TASK TO COMPLETE:
Output all lines exactly.

__________

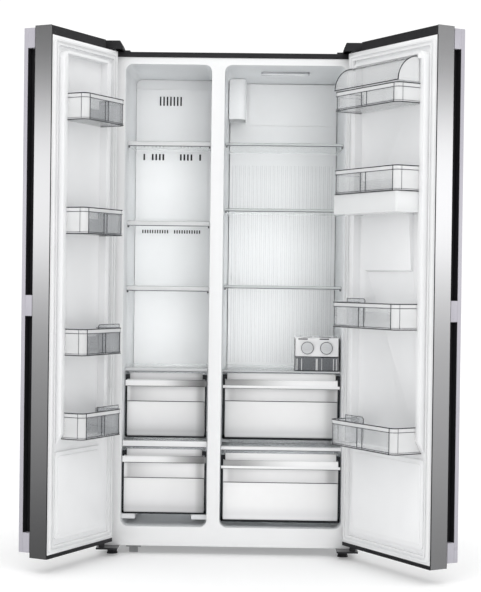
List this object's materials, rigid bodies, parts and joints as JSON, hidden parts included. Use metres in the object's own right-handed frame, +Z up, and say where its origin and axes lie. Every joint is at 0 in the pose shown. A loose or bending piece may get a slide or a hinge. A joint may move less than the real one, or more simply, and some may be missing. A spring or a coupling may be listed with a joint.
{
  "type": "side by side refrigerator",
  "caption": "Two-door side by side refrigerator: freezer left, fresh food right, doors open on vertical hinges, glass shelves, clear drawers and door bins, twist ice maker, water dispenser.",
  "frame": {"origin": "on the floor, at the middle of the cabinet's width, in the plane of the cabinet's front face", "axes": "+X to the right as seen from the front, +Y from the front face towards the back, +Z up"},
  "size_m": [1.4274, 1.0958, 1.789],
  "materials": {
    "stainless": "satin",
    "cabinet_paint": "satin",
    "galvanised": "satin",
    "white_enamel": "gloss",
    "white_liner": "satin",
    "white_plastic": "gloss",
    "insulation": "matte",
    "clear_plastic": "gloss",
    "shelf_glass": "polished",
    "lamp_lens": "gloss",
    "handle_silver": "satin",
    "black_plastic": "satin",
    "black_steel": "satin",
    "seal_rubber": "matte",
    "roller_plastic": "matte",
    "coil_aluminium": "satin",
    "grey_plastic": "matte"
  },
  "bodies": {
    "cabinet": {"cabinet_shell": "cabinet_paint", "back_panel": "galvanised", "base_frame": "galvanised", "cabinet_foam": "insulation", "front_frame": "white_enamel", "top_trim": "black_plastic", "freezer_liner": "white_liner", "fridge_liner": "white_liner", "freezer_duct_cover": "white_liner", "fridge_duct_cover": "white_liner", "damper_box": "white_liner", "ceiling_lamp": "lamp_lens", "shelf_glass": "shelf_glass", "shelf_trims": "white_plastic", "upper_hinges": "galvanised", "hinge_covers": "black_plastic", "lower_hinges": "black_steel", "levelling_feet": "black_plastic", "evaporator": "coil_aluminium", "fan_motor": "grey_plastic", "compressor": "black_steel", "condenser": "black_steel", "drain_pan": "black_plastic", "machine_cover": "grey_plastic", "power_inlet": "black_plastic", "ice_maker_frame": "white_plastic"},
    "freezer_door": {"freezer_door_skin": "stainless", "freezer_door_caps": "black_plastic", "freezer_door_foam": "insulation", "freezer_door_liner": "white_liner", "freezer_door_gasket": "seal_rubber", "freezer_door_bins": "clear_plastic", "freezer_handle_bar": "handle_silver", "freezer_handle_channel": "black_plastic"},
    "fridge_door": {"fridge_door_skin": "stainless", "fridge_door_caps": "black_plastic", "fridge_door_foam": "insulation", "fridge_door_liner": "white_liner", "fridge_door_gasket": "seal_rubber", "fridge_door_bins": "clear_plastic", "fridge_handle_bar": "handle_silver", "fridge_handle_channel": "black_plastic", "water_tank": "white_plastic", "dispenser_housing": "black_plastic"},
    "freezer_upper_drawer": {"freezer_upper_tub": "clear_plastic", "freezer_upper_front": "white_plastic"},
    "freezer_lower_drawer": {"freezer_lower_tub": "clear_plastic", "freezer_lower_front": "white_plastic"},
    "crisper_upper_drawer": {"crisper_upper_tub": "clear_plastic", "crisper_upper_front": "white_plastic"},
    "crisper_lower_drawer": {"crisper_lower_tub": "clear_plastic", "crisper_lower_front": "white_plastic"},
    "ice_tray_left": {"ice_tray_left": "clear_plastic"},
    "ice_tray_right": {"ice_tray_right": "clear_plastic"},
    "ice_bin": {"ice_bin": "clear_plastic"},
    "dairy_cover": {"dairy_cover": "clear_plastic"},
    "dispenser_paddle": {"dispenser_paddle": "grey_plastic"},
    "evaporator_fan": {"evaporator_fan": "white_plastic"},
    "rear_rollers": {"rear_rollers": "roller_plastic"}
  },
  "joints": [
    {"name": "freezer_door_hinge", "type": "hinge", "parent": "cabinet", "child": "freezer_door", "pos_m": [-0.4366, -0.044, 0.9], "axis": [0, 0, -1], "range_deg": [-116, 19]},
    {"name": "fridge_door_hinge", "type": "hinge", "parent": "cabinet", "child": "fridge_door", "pos_m": [0.4366, -0.044, 0.9], "axis": [0, 0, 1], "range_deg": [-121, 14]},
    {"name": "freezer_upper_slide", "type": "slide", "parent": "cabinet", "child": "freezer_upper_drawer", "axis": [0, -1, 0], "range_m": [0, 0.24]},
    {"name": "freezer_lower_slide", "type": "slide", "parent": "cabinet", "child": "freezer_lower_drawer", "axis": [0, -1, 0], "range_m": [0, 0.3]},
    {"name": "crisper_upper_slide", "type": "slide", "parent": "cabinet", "child": "crisper_upper_drawer", "axis": [0, -1, 0], "range_m": [0, 0.235]},
    {"name": "crisper_lower_slide", "type": "slide", "parent": "cabinet", "child": "crisper_lower_drawer", "axis": [0, -1, 0], "range_m": [0, 0.3]},
    {"name": "ice_bin_slide", "type": "slide", "parent": "cabinet", "child": "ice_bin", "axis": [0, -1, 0], "range_m": [0, 0.12]},
    {"name": "ice_tray_left_twist", "type": "hinge", "parent": "cabinet", "child": "ice_tray_left", "pos_m": [0.275, 0.2, 0.726], "axis": [0, 1, 0], "range_deg": [0, 140], "stiffness_Nm_per_rad": 0.06},
    {"name": "ice_tray_right_twist", "type": "hinge", "parent": "cabinet", "child": "ice_tray_right", "pos_m": [0.343, 0.2, 0.726], "axis": [0, 1, 0], "range_deg": [0, 140], "stiffness_Nm_per_rad": 0.06},
    {"name": "dairy_cover_hinge", "type": "hinge", "parent": "fridge_door", "child": "dairy_cover", "pos_m": [0.50858, -0.29194, 1.688], "axis": [-0.515, 0.8572, 0], "range_deg": [0, 80]},
    {"name": "dispenser_paddle_push", "type": "hinge", "parent": "fridge_door", "child": "dispenser_paddle", "pos_m": [0.56274, -0.2384, 1.26], "axis": [-0.515, 0.8572, 0], "range_deg": [0, 7], "stiffness_Nm_per_rad": 1.5},
    {"name": "evaporator_fan_spin", "type": "hinge", "parent": "cabinet", "child": "evaporator_fan", "pos_m": [-0.235, 0.47, 1.06], "axis": [0, 1, 0], "continuous": true},
    {"name": "rear_rollers_spin", "type": "hinge", "parent": "cabinet", "child": "rear_rollers", "pos_m": [0, 0.56, 0.018], "axis": [1, 0, 0], "continuous": true}
  ]
}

__________

ANSWER FOR THIS EXERCISE:
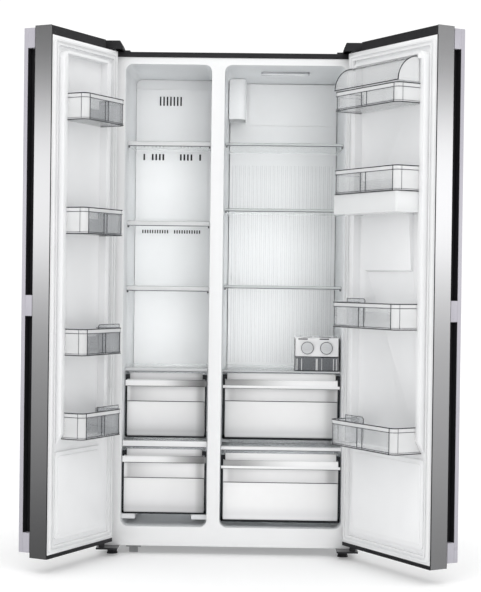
List this object's materials, rigid bodies, parts and joints as JSON, hidden parts included. Use metres in the object's own right-handed frame, +Z up, and say where its origin and axes lie. Every joint is at 0 in the pose shown. A loose or bending piece may get a slide or a hinge. A joint may move less than the real one, or more simply, and some may be missing. A spring or a coupling may be listed with a joint.
{
  "type": "side by side refrigerator",
  "caption": "Two-door side by side refrigerator: freezer left, fresh food right, doors open on vertical hinges, glass shelves, clear drawers and door bins, twist ice maker, water dispenser.",
  "frame": {"origin": "on the floor, at the middle of the cabinet's width, in the plane of the cabinet's front face", "axes": "+X to the right as seen from the front, +Y from the front face towards the back, +Z up"},
  "size_m": [1.4274, 1.0958, 1.789],
  "materials": {
    "stainless": "satin",
    "cabinet_paint": "satin",
    "galvanised": "satin",
    "white_enamel": "gloss",
    "white_liner": "satin",
    "white_plastic": "gloss",
    "insulation": "matte",
    "clear_plastic": "gloss",
    "shelf_glass": "polished",
    "lamp_lens": "gloss",
    "handle_silver": "satin",
    "black_plastic": "satin",
    "black_steel": "satin",
    "seal_rubber": "matte",
    "roller_plastic": "matte",
    "coil_aluminium": "satin",
    "grey_plastic": "matte"
  },
  "bodies": {
    "cabinet": {"cabinet_shell": "cabinet_paint", "back_panel": "galvanised", "base_frame": "galvanised", "cabinet_foam": "insulation", "front_frame": "white_enamel", "top_trim": "black_plastic", "freezer_liner": "white_liner", "fridge_liner": "white_liner", "freezer_duct_cover": "white_liner", "fridge_duct_cover": "white_liner", "damper_box": "white_liner", "ceiling_lamp": "lamp_lens", "shelf_glass": "shelf_glass", "shelf_trims": "white_plastic", "upper_hinges": "galvanised", "hinge_covers": "black_plastic", "lower_hinges": "black_steel", "levelling_feet": "black_plastic", "evaporator": "coil_aluminium", "fan_motor": "grey_plastic", "compressor": "black_steel", "condenser": "black_steel", "drain_pan": "black_plastic", "machine_cover": "grey_plastic", "power_inlet": "black_plastic", "ice_maker_frame": "white_plastic"},
    "freezer_door": {"freezer_door_skin": "stainless", "freezer_door_caps": "black_plastic", "freezer_door_foam": "insulation", "freezer_door_liner": "white_liner", "freezer_door_gasket": "seal_rubber", "freezer_door_bins": "clear_plastic", "freezer_handle_bar": "handle_silver", "freezer_handle_channel": "black_plastic"},
    "fridge_door": {"fridge_door_skin": "stainless", "fridge_door_caps": "black_plastic", "fridge_door_foam": "insulation", "fridge_door_liner": "white_liner", "fridge_door_gasket": "seal_rubber", "fridge_door_bins": "clear_plastic", "fridge_handle_bar": "handle_silver", "fridge_handle_channel": "black_plastic", "water_tank": "white_plastic", "dispenser_housing": "black_plastic"},
    "freezer_upper_drawer": {"freezer_upper_tub": "clear_plastic", "freezer_upper_front": "white_plastic"},
    "freezer_lower_drawer": {"freezer_lower_tub": "clear_plastic", "freezer_lower_front": "white_plastic"},
    "crisper_upper_drawer": {"crisper_upper_tub": "clear_plastic", "crisper_upper_front": "white_plastic"},
    "crisper_lower_drawer": {"crisper_lower_tub": "clear_plastic", "crisper_lower_front": "white_plastic"},
    "ice_tray_left": {"ice_tray_left": "clear_plastic"},
    "ice_tray_right": {"ice_tray_right": "clear_plastic"},
    "ice_bin": {"ice_bin": "clear_plastic"},
    "dairy_cover": {"dairy_cover": "clear_plastic"},
    "dispenser_paddle": {"dispenser_paddle": "grey_plastic"},
    "evaporator_fan": {"evaporator_fan": "white_plastic"},
    "rear_rollers": {"rear_rollers": "roller_plastic"}
  },
  "joints": [
    {"name": "freezer_door_hinge", "type": "hinge", "parent": "cabinet", "child": "freezer_door", "pos_m": [-0.4366, -0.044, 0.9], "axis": [0, 0, -1], "range_deg": [-116, 19]},
    {"name": "fridge_door_hinge", "type": "hinge", "parent": "cabinet", "child": "fridge_door", "pos_m": [0.4366, -0.044, 0.9], "axis": [0, 0, 1], "range_deg": [-121, 14]},
    {"name": "freezer_upper_slide", "type": "slide", "parent": "cabinet", "child": "freezer_upper_drawer", "axis": [0, -1, 0], "range_m": [0, 0.24]},
    {"name": "freezer_lower_slide", "type": "slide", "parent": "cabinet", "child": "freezer_lower_drawer", "axis": [0, -1, 0], "range_m": [0, 0.3]},
    {"name": "crisper_upper_slide", "type": "slide", "parent": "cabinet", "child": "crisper_upper_drawer", "axis": [0, -1, 0], "range_m": [0, 0.235]},
    {"name": "crisper_lower_slide", "type": "slide", "parent": "cabinet", "child": "crisper_lower_drawer", "axis": [0, -1, 0], "range_m": [0, 0.3]},
    {"name": "ice_bin_slide", "type": "slide", "parent": "cabinet", "child": "ice_bin", "axis": [0, -1, 0], "range_m": [0, 0.12]},
    {"name": "ice_tray_left_twist", "type": "hinge", "parent": "cabinet", "child": "ice_tray_left", "pos_m": [0.275, 0.2, 0.726], "axis": [0, 1, 0], "range_deg": [0, 140], "stiffness_Nm_per_rad": 0.06},
    {"name": "ice_tray_right_twist", "type": "hinge", "parent": "cabinet", "child": "ice_tray_right", "pos_m": [0.343, 0.2, 0.726], "axis": [0, 1, 0], "range_deg": [0, 140], "stiffness_Nm_per_rad": 0.06},
    {"name": "dairy_cover_hinge", "type": "hinge", "parent": "fridge_door", "child": "dairy_cover", "pos_m": [0.50858, -0.29194, 1.688], "axis": [-0.515, 0.8572, 0], "range_deg": [0, 80]},
    {"name": "dispenser_paddle_push", "type": "hinge", "parent": "fridge_door", "child": "dispenser_paddle", "pos_m": [0.56274, -0.2384, 1.26], "axis": [-0.515, 0.8572, 0], "range_deg": [0, 7], "stiffness_Nm_per_rad": 1.5},
    {"name": "evaporator_fan_spin", "type": "hinge", "parent": "cabinet", "child": "evaporator_fan", "pos_m": [-0.235, 0.47, 1.06], "axis": [0, 1, 0], "continuous": true},
    {"name": "rear_rollers_spin", "type": "hinge", "parent": "cabinet", "child": "rear_rollers", "pos_m": [0, 0.56, 0.018], "axis": [1, 0, 0], "continuous": true}
  ]
}